E-commerce
Various Methods of Sales Forecasting: A Comprehensive Guide
Various Methods of Sales Forecasting: A Comprehensive Guide
Sales forecasting is crucial for businesses to effectively plan their operations, allocate resources, and set budgets. It helps in predicting future sales trends, enabling companies to make informed decisions. In this article, we will explore various methods used for sales forecasting, their strengths, and how they can be employed to enhance business planning.
Qualitative Methods
Qualitative methods rely on subjective data and insights, often gathered through non-quantitative means. These methods are particularly useful when large volumes of historical data are not available or when a qualitative perspective is needed.
Expert Opinion
Expert Opinion involves gathering insights from experienced salespeople and industry experts. These individuals provide forecasts based on their knowledge and intuition. This method is valuable for gaining a seasoned perspective but may be limited by the expertise of the individuals involved.
Market Research
Market Research involves conducting surveys and focus groups to gather customer insights and preferences. These insights can inform sales predictions, helping companies understand market trends and customer behavior. This method provides a direct and detailed understanding of customer needs but may be time-consuming and costly.
Delphi Method
The Delphi Method is a structured communication technique where a panel of experts provides forecasts and justifications, which are then shared with the group for further refinement. This method ensures that all experts have a cohesive understanding and can improve the accuracy of the forecasts through iterative refinement.
Quantitative Methods
Quantitative methods rely on objective data and statistical models. These methods are particularly useful when there is a large volume of historical data available.
Time Series Analysis
Time Series Analysis is used to analyze historical sales data to identify trends, seasonal patterns, and cyclic behaviors. This helps in making more accurate predictions.
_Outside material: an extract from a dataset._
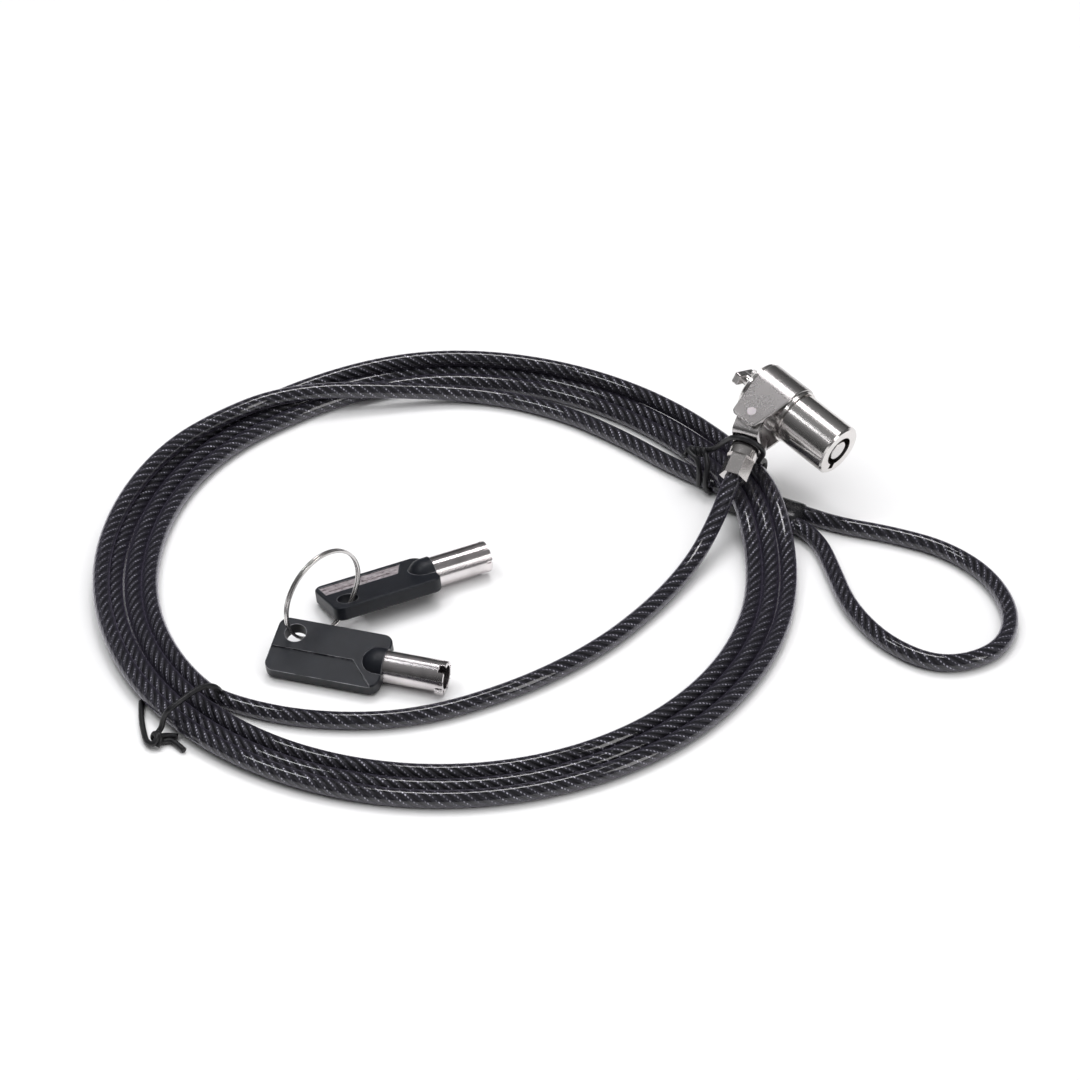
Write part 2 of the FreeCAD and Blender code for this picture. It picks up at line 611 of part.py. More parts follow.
def wire_end(start, end):
    """A straight stretch of tie wire with round ends."""
    direction = end - start
    wire = mm("tie_wire")
    stretch = Part.makeCylinder(wire, direction.Length, start, direction)
    return stretch.fuse([Part.makeSphere(wire + 0.03, start), Part.makeSphere(wire + 0.03, end)])


def ties():
    """The two coated-wire ties: one round the coil, one round the coil and the ferrule's crown."""
    top = mm("coil_height") + 0.7
    outside = mm("coil_outer") + mm("tie_wire")
    left = band(219.5, mm("coil_inner") - mm("tie_wire"), outside)
    loop_top, loop_side = place(-86.9, -67.1, 3.6), place(-93.4, -63.8, 2.2)
    loop_foot, loop_end = place(-91.2, -75.4, 0.9), place(-83.2, -78.2, 0.7)
    left = left.fuse([wire_end(loop_top, loop_side), wire_end(loop_side, loop_foot),
                      wire_end(loop_foot, loop_end)])
    right = band(33.0, 65.0, outside)
    crown = Part.makeTorus(mm("ferrule_radius") + mm("tie_wire") + 0.05, mm("tie_wire"), V(0, -6.35, 0),
                           V(0, 1, 0))
    crown.Placement = LINK.multiply(crown.Placement)
    joint = place(36.0, 24.2, top)
    right = right.fuse([crown, wire_end(joint, place(45.9, 17.0, 13.9)),
                        wire_end(joint, place(33.6, 20.4, 3.4))])
    for name, shape in (("coil_tie", left), ("ferrule_tie", right)):
        feature = doc.addObject("Part::Feature", name)
        feature.Shape = shape.removeSplitter()
        keep(name, feature)


# --- keys ---------------------------------------------------------------------------------------

def key_placement(x, y, yaw, roll):
    return FreeCAD.Placement(place(x, y, mm("boss_radius")), FreeCAD.Rotation(yaw, 0, roll))


def insert_plate(name, gap, bottom, thickness):
    """The outline of the insert with its slanted end, wider by gap all round, as a plate."""
    left = -mm("head_length") / 2 + 1.2 - gap
    near = -mm("head_width") / 2 + 1.5 - gap
    far = near + mm("insert_width") + 2 * gap
    right = left + mm("insert_length") + 2 * gap
    corners = [V(left, near, bottom), V(right, near, bottom), V(right - mm("insert_slant"), far, bottom),
               V(left, far, bottom)]
    plate = doc.addObject("Part::Feature", name)
    plate.Shape = Part.Face(Part.makePolygon(corners + [corners[0]])).extrude(V(0, 0, thickness))
    return plate


def key(prefix, placement):
    """One key: moulded head, notched tube and the metal insert let into the head's underside."""
    half_length = mm("head_length") / 2
    half_width = mm("head_width") / 2
    half = mm("head_thickness") / 2
    slab = block(f"{prefix}_slab", ("head_length", "head_width", "head_thickness"),
                 (-half_length, -half_width, -half))
    corners = rounded(f"{prefix}_corners", slab, mm("head_corner"),
                      lambda edge: abs(edge.Length - mm("head_thickness")) < 0.01)
    edges = rounded(f"{prefix}_edges", corners, mm("head_edge"), lambda edge: abs(edge.CenterOfMass.z) > half - 0.01)
    boss = rod(f"{prefix}_boss", "boss_start", half_length, "boss_radius")
    dome = doc.addObject("Part::Sphere", f"{prefix}_dome")
    bind(dome, "Radius", "boss_radius")
    dome.Placement = FreeCAD.Placement(V(mm("boss_start"), 0, 0), FreeCAD.Rotation())
    blank = fuse(f"{prefix}_blank", [edges, boss, dome])
    panel = doc.addObject("Part::Feature", f"{prefix}_panel")
    line = -1.0
    shape = [V(-half_length - 1, line, 0), V(6.1, line, 0), V(12.6, -half_width - 0.5, 0),
             V(-half_length - 1, -half_width - 0.5, 0)]
    panel.Shape = Part.Face(Part.makePolygon(shape + [shape[0]])).extrude(V(0, 0, 2)).translated(V(0, 0, half - 0.4))
    recess = insert_plate(f"{prefix}_recess", 0.05, -half - 1, mm("insert_sunk") + mm("insert_thickness") + 1)
    hole_x = -half_length + mm("key_hole_end")
    hole_y = half_width - mm("key_hole_side")
    hole = rod(f"{prefix}_ring_hole", -5, 5, "key_hole_radius", (hole_x, hole_y), "Z")
    tube_seat = rod(f"{prefix}_tube_seat", "tube_start", 20, "tube_radius")
    tools = fuse(f"{prefix}_tools", [panel, recess, hole, tube_seat])
    keep(f"{prefix}_head", cut(f"{prefix}_head_cut", blank, tools), placement)
    insert = insert_plate(f"{prefix}_insert_blank", 0.0, -half + mm("insert_sunk"), mm("insert_thickness"))
    groove = block(f"{prefix}_insert_groove", (15.5, 0.5, 1.0),
                   (-half_length + 2.6, -half_width + 4.0, -half + mm("insert_sunk") - 0.6))
    keep(f"{prefix}_insert", cut(f"{prefix}_insert_cut", insert, groove), placement)
    outside = rod(f"{prefix}_tube_outside", "tube_start", "tube_end", "tube_radius")
    nib = block(f"{prefix}_nib", (1.7, 1.6, 0.75), (mm("tube_end") - 1.7, -0.8, mm("tube_radius") - 0.2), 102)
    bore = rod(f"{prefix}_tube_bore", size("tube_start") + 6, size("tube_end") + 1, "tube_bore")
    end_slot = block(f"{prefix}_end_slot", (2.0, 1.8, 3.0), (mm("tube_end") - 1.5, -0.9, 2.0), 8)
    cuts = [rod(f"{prefix}_cut{number}", mm("tube_end") - 1.6 + 0.25 * PIN_STEPS[number], size("tube_end") + 1,
                0.45, (3.35 * spot[0] / mm("pin_circle"), 3.35 * spot[1] / mm("pin_circle")))
            for number, spot in enumerate(pin_spots())]
    tube_blank = fuse(f"{prefix}_tube_blank", [outside, nib])
    tube_tools = fuse(f"{prefix}_tube_tools", [bore, end_slot] + cuts)
    keep(f"{prefix}_tube", cut(f"{prefix}_tube_cut", tube_blank, tube_tools), placement)
    return placement.multVec(V(hole_x, hole_y, 0)), placement.Rotation.multVec(V(0, 0, 1))


def split_ring(front_hole, rear_hole):
    """Two-turn split ring standing upright through the holes of both keys."""
    between = rear_hole - front_hole
    half_chord = between.Length / 2
    radius = mm("ring_outer") - mm("ring_band") / 2
    rise = math.sqrt(radius ** 2 - half_chord ** 2)
    centre = (front_hole + rear_hole) * 0.5 + V(0, 0, rise) - V(between).normalize() * mm("ring_shift")
    inner = mm("ring_outer") - mm("ring_band")
    half = mm("ring_width") / 2
    split = 0.12
    corners = [V(inner, 0, -half), V(inner, 0, half), V(mm("ring_outer"), 0, half),
               V(mm("ring_outer"), 0, split), V(mm("ring_outer") - 0.3, 0, 0),
               V(mm("ring_outer"), 0, -split), V(mm("ring_outer"), 0, -half)]
    face = Part.Face(Part.makePolygon(corners + [corners[0]]))
    ring = face.revolve(V(0, 0, 0), V(0, 0, 1), 360)
    feature = doc.addObject("Part::Feature", "ring")
    feature.Shape = ring
    yaw = math.degrees(math.atan2(between.y, between.x))
    turn = FreeCAD.Rotation(V(0, 0, 1), yaw).multiply(FreeCAD.Rotation(V(1, 0, 0), 90))
    keep("split_ring", feature, FreeCAD.Placement(centre, turn))
    return centre


# --- assembly -----------------------------------------------------------------------------------

barrel()
nose()
spindle()
rotor()
pin_stacks()
yoke()
link()
ferrule()
cable()
coil()
ties()
front = key("front_key", key_placement(mm("front_key_x"), mm("front_key_y"), mm("front_key_yaw"), mm("key_tilt")))
rear = key("rear_key", key_placement(mm("rear_key_x"), mm("rear_key_y"), mm("rear_key_yaw"), 180 - mm("key_tilt")))
ring_centre = split_ring(front[0], rear[0])
print("holes", front[0], rear[0], "ring", ring_centre)
doc.recompute()

for thing in doc.Objects:
    if "Invalid" in thing.State or "Error" in thing.State:
        raise RuntimeError(f"{thing.Label} did not compute: {thing.State}")
for name, thing in nodes.items():
    if thing.Shape.isNull() or not thing.Shape.isValid() or not thing.Shape.Solids:
        raise RuntimeError(f"{name} has no valid solid")

os.makedirs("parts", exist_ok=True)
for name, thing in nodes.items():
    thing.Shape.exportStep(f"parts/{name}.step")
print(len(nodes), "nodes written")
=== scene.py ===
"""Laptop cable lock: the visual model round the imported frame. In metres, but for the values listed in mm."""
import bpy
import json
import math
from mathutils import Matrix, Vector


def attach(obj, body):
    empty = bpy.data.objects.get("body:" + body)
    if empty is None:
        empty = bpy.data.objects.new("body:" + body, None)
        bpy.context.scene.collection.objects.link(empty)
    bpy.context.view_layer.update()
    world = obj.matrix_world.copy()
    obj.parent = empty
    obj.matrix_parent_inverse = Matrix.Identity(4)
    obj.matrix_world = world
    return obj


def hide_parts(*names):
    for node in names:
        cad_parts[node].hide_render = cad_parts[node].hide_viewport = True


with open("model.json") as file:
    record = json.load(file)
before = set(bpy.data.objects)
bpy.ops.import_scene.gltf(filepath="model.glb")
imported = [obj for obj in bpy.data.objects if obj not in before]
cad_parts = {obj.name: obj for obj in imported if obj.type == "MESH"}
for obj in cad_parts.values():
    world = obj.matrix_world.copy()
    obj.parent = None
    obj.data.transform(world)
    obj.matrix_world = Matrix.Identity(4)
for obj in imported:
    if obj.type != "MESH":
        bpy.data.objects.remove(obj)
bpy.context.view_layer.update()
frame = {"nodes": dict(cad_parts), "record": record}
NODES = frame["nodes"]

# --- places shared with the CAD model, in millimetres -------------------------------------------

ORIGIN = Vector((6.523, -11.777, 0))
RIVET = Vector((51.5, 20.2, 18.9))
LOCK_YAW, LOCK_PITCH, LOCK_ROLL, FERRULE_SWING = -44.7, 11.5, 23.1, 23.3
COIL = Vector((-22.0, -13.5, 0))
CABLE_WIDTH = 4.0
SLEEVE = Vector((53.9, 9.8, 0))
SLEEVE_YAW = -28.0
SLEEVE_SIZE = (20.5, 8.8, 5.0)
FRONT_KEY, REAR_KEY = (-48.0, -48.0, -15.8, 15.0), (-37.7, -23.7, 26.5, 165.0)
KEY_RISE, KEY_HOLE = 4.0, Vector((-9.0, 3.4, 0))
RING_OUTER, RING_BAND, RING_TURN, RING_SHIFT = 11.6, 0.8, 0.58, -0.25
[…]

Techniques within Time Series Analysis
Moving Averages: Smooth out fluctuations by averaging sales over a specific period.
Exponential Smoothing: Give more weight to recent sales data to forecast future sales.
Causal Models
Causal Models identify relationships between sales and other variables such as marketing spend and economic indicators. Techniques include:
Regression Analysis: Model the relationship between sales and one or more independent variables.
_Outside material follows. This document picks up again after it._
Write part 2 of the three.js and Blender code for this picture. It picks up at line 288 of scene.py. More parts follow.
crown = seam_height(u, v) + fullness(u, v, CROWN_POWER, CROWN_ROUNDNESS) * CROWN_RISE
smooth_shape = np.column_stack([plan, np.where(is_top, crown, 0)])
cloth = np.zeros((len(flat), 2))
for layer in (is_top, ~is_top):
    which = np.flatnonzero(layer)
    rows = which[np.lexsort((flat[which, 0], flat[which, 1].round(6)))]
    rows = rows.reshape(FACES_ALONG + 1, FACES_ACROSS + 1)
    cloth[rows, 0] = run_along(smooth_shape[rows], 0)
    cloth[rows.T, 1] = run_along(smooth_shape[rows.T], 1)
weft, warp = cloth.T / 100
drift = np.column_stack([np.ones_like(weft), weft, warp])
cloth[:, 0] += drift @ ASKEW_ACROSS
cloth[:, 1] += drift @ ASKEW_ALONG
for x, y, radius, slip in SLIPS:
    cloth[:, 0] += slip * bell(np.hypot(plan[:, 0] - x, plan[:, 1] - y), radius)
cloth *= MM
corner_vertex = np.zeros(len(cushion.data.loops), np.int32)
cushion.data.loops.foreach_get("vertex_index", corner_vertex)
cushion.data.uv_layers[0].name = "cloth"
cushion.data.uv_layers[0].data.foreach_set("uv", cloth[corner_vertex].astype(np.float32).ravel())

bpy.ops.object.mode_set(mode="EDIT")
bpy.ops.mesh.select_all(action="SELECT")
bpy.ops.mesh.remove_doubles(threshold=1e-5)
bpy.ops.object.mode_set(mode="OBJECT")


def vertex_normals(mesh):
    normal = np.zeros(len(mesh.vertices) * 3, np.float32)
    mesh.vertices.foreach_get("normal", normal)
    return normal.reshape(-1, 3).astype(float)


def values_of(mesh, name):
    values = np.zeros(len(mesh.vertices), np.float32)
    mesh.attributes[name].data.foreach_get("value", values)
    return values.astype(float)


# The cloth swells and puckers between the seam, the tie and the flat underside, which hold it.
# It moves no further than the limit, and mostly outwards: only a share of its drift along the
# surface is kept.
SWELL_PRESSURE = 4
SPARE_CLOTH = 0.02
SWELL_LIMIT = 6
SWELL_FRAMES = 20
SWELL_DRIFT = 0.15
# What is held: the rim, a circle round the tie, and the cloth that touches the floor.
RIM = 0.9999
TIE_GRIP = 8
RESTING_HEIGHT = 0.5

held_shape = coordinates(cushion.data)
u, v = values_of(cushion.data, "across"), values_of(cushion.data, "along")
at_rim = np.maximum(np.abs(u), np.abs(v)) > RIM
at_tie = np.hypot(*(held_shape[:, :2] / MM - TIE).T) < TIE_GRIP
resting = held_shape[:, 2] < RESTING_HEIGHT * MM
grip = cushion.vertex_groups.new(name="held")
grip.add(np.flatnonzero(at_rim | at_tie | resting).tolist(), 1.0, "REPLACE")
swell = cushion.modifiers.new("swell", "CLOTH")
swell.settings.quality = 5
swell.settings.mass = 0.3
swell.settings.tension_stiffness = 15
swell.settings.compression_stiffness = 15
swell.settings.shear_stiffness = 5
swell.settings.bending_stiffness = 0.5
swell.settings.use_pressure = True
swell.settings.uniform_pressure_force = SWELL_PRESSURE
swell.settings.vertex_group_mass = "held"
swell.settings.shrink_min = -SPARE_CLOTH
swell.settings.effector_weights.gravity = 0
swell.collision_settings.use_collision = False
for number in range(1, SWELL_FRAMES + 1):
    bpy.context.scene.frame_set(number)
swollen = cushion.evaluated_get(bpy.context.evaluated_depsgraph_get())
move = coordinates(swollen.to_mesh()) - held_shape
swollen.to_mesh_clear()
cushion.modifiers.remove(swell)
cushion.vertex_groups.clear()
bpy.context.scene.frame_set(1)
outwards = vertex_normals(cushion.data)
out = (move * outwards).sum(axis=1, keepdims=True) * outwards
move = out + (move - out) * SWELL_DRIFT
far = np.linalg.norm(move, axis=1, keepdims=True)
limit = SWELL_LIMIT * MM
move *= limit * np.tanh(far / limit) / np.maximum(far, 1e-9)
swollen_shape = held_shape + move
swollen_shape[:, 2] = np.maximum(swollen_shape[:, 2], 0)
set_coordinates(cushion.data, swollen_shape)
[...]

Econometric Models: Advanced models that incorporate economic theory and data to forecast sales.
Hybrid Methods
Hybrid methods combine qualitative and quantitative approaches to leverage the strengths of both. This approach often yields the best results by integrating subjective insights with objective data, allowing for more accurate and adaptable forecasts.
Sales Force Composite
Sales Force Composite involves collecting forecasts from individual sales representatives or teams who provide their expected sales figures based on their knowledge of client needs and market conditions. This method can capture on-the-ground insights but may be biased due to individual perspectives.
Market Test Method
The Market Test Method involves launching a new product or service in a limited market to gauge customer response and predict future sales based on the results. This method provides real-world data but requires a controlled test environment to ensure accurate insights.
Historical Analogy
Historical Analogy uses sales data from similar products or services to forecast sales for a new offering, assuming that market conditions and customer behavior will be similar. This method is useful when direct sales data for the new product is not available.
Customer Segmentation
Customer Segmentation involves analyzing sales data across different customer segments to identify patterns and tailor forecasts based on the characteristics and behaviors of each segment. This method ensures that sales forecasts are aligned with customer needs and preferences.
Scenario Analysis
Scenario Analysis involves developing different sales forecasts based on various scenarios, such as best case and worst case, to prepare for uncertainties in the market. This method helps businesses to be better prepared for unexpected situations.
Conclusion
Choosing the right sales forecasting method depends on the specific context, available data, and the level of accuracy required. Often, a combination of methods yields the best results, allowing businesses to adapt to changing market conditions and improve their forecasting accuracy.